Cronkite student considers ASU a healing experience
Editor's note: This story is part of our back-to-school spotlight on notable incoming students. The series will run during the first two weeks of the fall semester. Read our other profiles here.
Skylar Mason has had a difficult year.
She lost her dad in a violent car accident last summer that also dulled her senses, broke her bones and put her in the hospital for three weeks.
It was a difficult time, but the freshman in the Walter Cronkite School of Journalism and Mass Communication is looking forward to her first year at Arizona State University rather than looking back in despair.
“I know my dad wouldn’t want me to dwell on the past so much that it might inhibit my future,” said the 18-year-old Tucson native, who will also be in Barrett, The Honors College.
“I’m hoping my experience here is everything he would have hoped for.”
Mason survived the devastating car crash that instantly claimed the life of her 48-year-old father, Karl, when a woman driving a Chevy truck ran a red light and crashed into the Masons' Volkswagen Beetle. The July 20, 2014, accident shattered her skull, detached her left retina and rendered her left ear permanently deaf.
Spending a majority of the year with physical, speech and occupational therapists, and in surgery — six surgeries in all — Mason started her senior year at Tucson’s Ironwood Ridge High School in the second quarter.
Still, she never gave up hope of achieving her long-held dream to attend ASU this fall.
Mason has long held a fascination with writing.
She wrote poetry in grade school and several novels during her middle school years. But she fell in love with journalism her freshman year and eventually became editor-in-chief of her high school newspaper, Iron Quill, for two years.
“I was super introverted when I started and found out real quick you can’t be if you want to be a journalist,” Mason said. “Among other things, journalism has taught me how to interact with people.”
After the accident, which received its fair share of media coverage in the Tucson area, Mason experienced journalism from a real-world perspective.
“It’s definitely a lot more stressful being on the other side,” Mason said. “But it was a blessing in disguise because it was a good experience to talk about my father and help rehabilitate my speech.”
Mason’s speech was up to speed when she moved into Taylor Place on ASU’s Downtown Phoenix campus with some assistance from her mother, Meta; sister, Hannah; and brother, Kody.

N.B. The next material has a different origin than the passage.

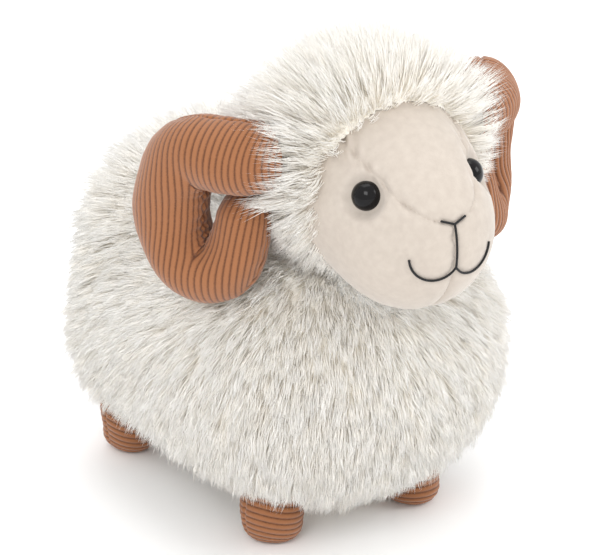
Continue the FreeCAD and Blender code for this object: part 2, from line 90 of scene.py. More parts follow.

Meta Mason said the family unit has always been tight and that they’ve pulled through a very difficult time by sticking close to each other.
“She’s my best friend, and we’ve never lived apart,” said Hannah, 16. “It’s the start of a new chapter in her life, and it’s sad to close the other chapter.”
Meta said their family’s strength in overcoming tragedy and change comes from the love and support of others.
“We thrive because our community, family, church and friends have carried us all this time,” Meta said. “We don’t know why Karl was taken from us and often we don’t understand. Sometimes you can’t look at the big problem but just look ahead.”
Skylar Mason says she’s looking forward to meeting new friends, getting involved in clubs and activities, finding a church and embracing the college experience.
She says there are good days and bad when it comes to remembering her father, but a trip she took to the Cronkite School with him in 2013 when she was checking out journalism schools is a happy one she won’t soon forget.
“He loved the Cronkite School and said, ‘This place will give you the resources to give you the career you want,’ ” Mason said.
“He believed in this place, and so do I.”